The case you cited was one in which the CAFC was explaining why it ought to follow existing precedent in the circuit where a district court sits whose ruling is being appealed.

But if there is no existing precedent in that circuit, the above
 does not apply. And that's why your quote is out of context and
 irrelevant.

Here's the important context that you omitted.

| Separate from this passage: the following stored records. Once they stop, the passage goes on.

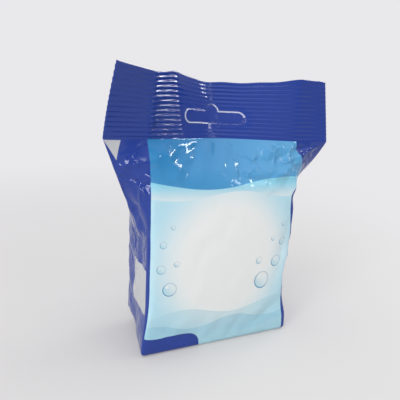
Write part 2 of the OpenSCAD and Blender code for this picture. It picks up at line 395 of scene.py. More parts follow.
@dataclass
class PouchForm:
    """The film's surface, as functions of sheet, position across it and height."""

    sizes: PouchSizes = field(default_factory=PouchSizes)
    crumple: Crumple = field(default_factory=Crumple)
    slot_facets: Facets = Facets(seed=3, cell=(9, 6), turn=50, depth=0.9, warp=1.5)
    rib_facets: Facets = Facets(seed=8, cell=(6, 4), turn=80, depth=0.5, warp=1.0)

    @property
    def slot(self) -> HangSlot:
        """The hang slot of this pouch."""
        return HangSlot(self.sizes)

    def side_share(self, a: Array, radius: Array) -> Array:
        """Gives how far a point has gone round from the panel to the ear's fold."""
        x = np.abs(a) - self.sizes.half_front
        bend = (x + radius) ** 2 / (4 * radius)
        ramp = np.where(x <= -radius, 0.0, np.where(x >= radius, x, bend))
        return ramp / self.sizes.half_depth

    def foot_y(self, a: Array) -> Array:
        """Gives the depth at which the sheets meet at the header's foot."""
        reach = ease(clamp01(np.abs(a) / self.sizes.half_front))
        return -mix(self.sizes.foot_fwd_mid, self.sizes.foot_fwd_edge, reach)

    def lift(self, sheet: Sheet, a: Array, z: Array) -> Array:
        """Adds up the folds and the crumple at points of one sheet."""
        total = self.crumple.height(sheet, a, z)
        small = SMALL_CREASES if sheet is Sheet.FRONT else ()
        for fold in (*MAIN_CREASES[sheet], *small):
            total += fold.height(a, z)
        return total

    def fin(self, sheet: Sheet, a: Array) -> Array:
        """Gives the lift of the lengthwise seal that lies flat on the back."""
        if sheet is Sheet.FRONT:
            return np.zeros_like(a)
        edge = 0.5
        inside = np.minimum(a + edge, self.sizes.fin_w - a + edge) / (2 * edge)
        return self.sizes.fin_t * clamp01(inside)

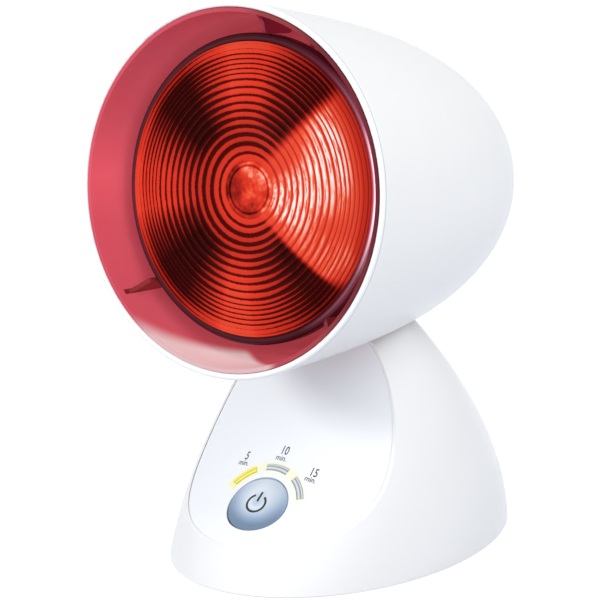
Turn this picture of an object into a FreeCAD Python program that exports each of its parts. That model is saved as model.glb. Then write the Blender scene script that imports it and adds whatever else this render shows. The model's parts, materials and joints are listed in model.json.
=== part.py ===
"""Infrared heat therapy lamp: a bell shaped lamp head that tilts on a moulded base.

The base is an oval dome whose front is scooped out and closed by a control fascia with one
button and three time lights.  The dome's narrow top enters a slot in the underside of the head,
where a steel axle carries the head.  The head holds a pressed glass reflector bulb (PAR38, E27).

Frame: millimetres, +Z up, front towards -Y, symmetric about X = 0.  The origin is the centre of
the footprint on the resting plane.  Head pieces are drawn in the head's own frame (+Y along the
bulb axis from the lip backwards, +Z away from the slot) and then placed by head_to_lamp.
"""
import FreeCAD, Part
import math
import os

Vector = FreeCAD.Vector
X_AXIS = Vector(1, 0, 0)
Y_AXIS = Vector(0, 1, 0)
Z_AXIS = Vector(0, 0, 1)

# --- driving dimensions: head --------------------------------------------------------------------
head_tilt = 10.2            # the bulb axis points up by this angle at rest, degrees
pivot_along = 88.1          # the hinge lies this far behind the lip plane
pivot_inset = 18.9          # and this far inside the head's underside
lip_nose = 1.2              # half thickness of the rounded lip edge
head_taper = 0.12           # radius lost per millimetre before the dome closes
head_wall = 2.4
slot_side = 1.8             # the slot's side edges, outside the hinge ears
slot_front_reach = 38.1     # the slot's ends, in front of and behind the hinge
slot_rear_reach = 39.9
slot_height = 29.5          # top of the cutting tool above the hinge
slot_corner = 22.0
vent_count = 9
vent_width = 2.6
vent_length = 13.0
vent_inset = 8.0            # from the head's rear end
vent_span = 130.0           # degrees of the rear dome's upper side that carry vents

# --- driving dimensions: bulb --------------------------------------------------------------------
flange_radius = 61.0        # PAR38: 122 mm across
flange_front = 15.0         # the flange lies this far inside the lip
flange_lip = 3.3            # ledge around the lens
lens_step = 1.0             # edge of the lens in front of the ledge
lens_crown = 2.7            # middle of the lens in front of its edge
lens_seat = 2.5             # thickness of the lens's half of the flange
reflector_seat = 3.0        # thickness of the reflector's half of the flange
reflector_length = 75.5     # flange to shoulder
# share of the way from the flange to the shoulder, and share of the radius that is left
reflector_bow = ((0.17, 0.82), (0.45, 0.53), (0.72, 0.24))
glass_wall = 2.6
shoulder_radius = 22.0
neck_length = 11.0
neck_radius = 18.0
stem_radius = 5.0
stem_length = 23.0
filament_depth = 40.5       # the filament lies in the reflector's focus, behind the seal
filament_half = 13.0
skirt_length = 9.0
cap_radius = 13.1           # E27 screw cap
cap_pitch = 3.6
cap_turns = 7
tip_length = 6.3            # last thread to the tip of the centre contact
contact_radius = 5.0
contact_height = 1.2

# --- driving dimensions: lamp holder and shade ---------------------------------------------------
thread_wall = 1.65          # brass thread in the holder
thread_inset = 3.0          # from the holder's mouth
holder_wall = 5.4
holder_lap = 3.0            # the holder's mouth lies in front of the cap's first thread
tongue_room = 1.6           # the centre tongue's room behind the cap
holder_floor = 4.9
holder_air = 7.6            # holder to the head's rear wall
bracket_air = 3.4           # bracket to the head's wall around it
collar_thickness = 4.0
collar_width = 5.5
bracket_seat = 21.0         # the holder's mouth to the bracket
bracket_thickness = 1.6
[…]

In the trademark portion of this case, we will be guided by the relevant law in the Ninth Circuit, to the extent it can be discerned, and not require the district court here to follow conflicting rules, if any, arrived at in other circuits.

Which part of:
*******************************************************************
"The freedom of the district courts to follow the guidance of their
particular circuits in all but the substantive law fields assigned
exclusively to this court is recognized in the foregoing opinions
and in this case."
*******************************************************************

don't you understand Rahul? You seem to have a problem with the
concept of "context" -- didn't you see, ". . . in all but the
substantive law fields assigned exclusively to this court. . ."?
Dyslexic? Cognitively impaired?

Let me try to explain Rahul. The CAFC is saying the district courts
are not bound by the CAFC's rulings on any subject matter other than
patents. Since copyrights are obviously not patents the district
courts are free to follow the guidance of their particular circuits.
In the Jacobsen v. Katzer case this is the Ninth Circuit. District
Judge White in his ruling prior to appeal followed the guidance of
the Ninth Circuit and California contract law concerning
"conditions" -- which conflicted with the CAFC ruling.

JUDGE WHITE WAS NOT BOUND BY THE CAFC'S NON-PRECEDENTAL RULING ON
NON-PATENT SUBJECT MATTER (COPYRIGHT CONTRACTS).

Repeatedly objecting "it's out of context and irrelevant" is something you expect on Court TV soap operas.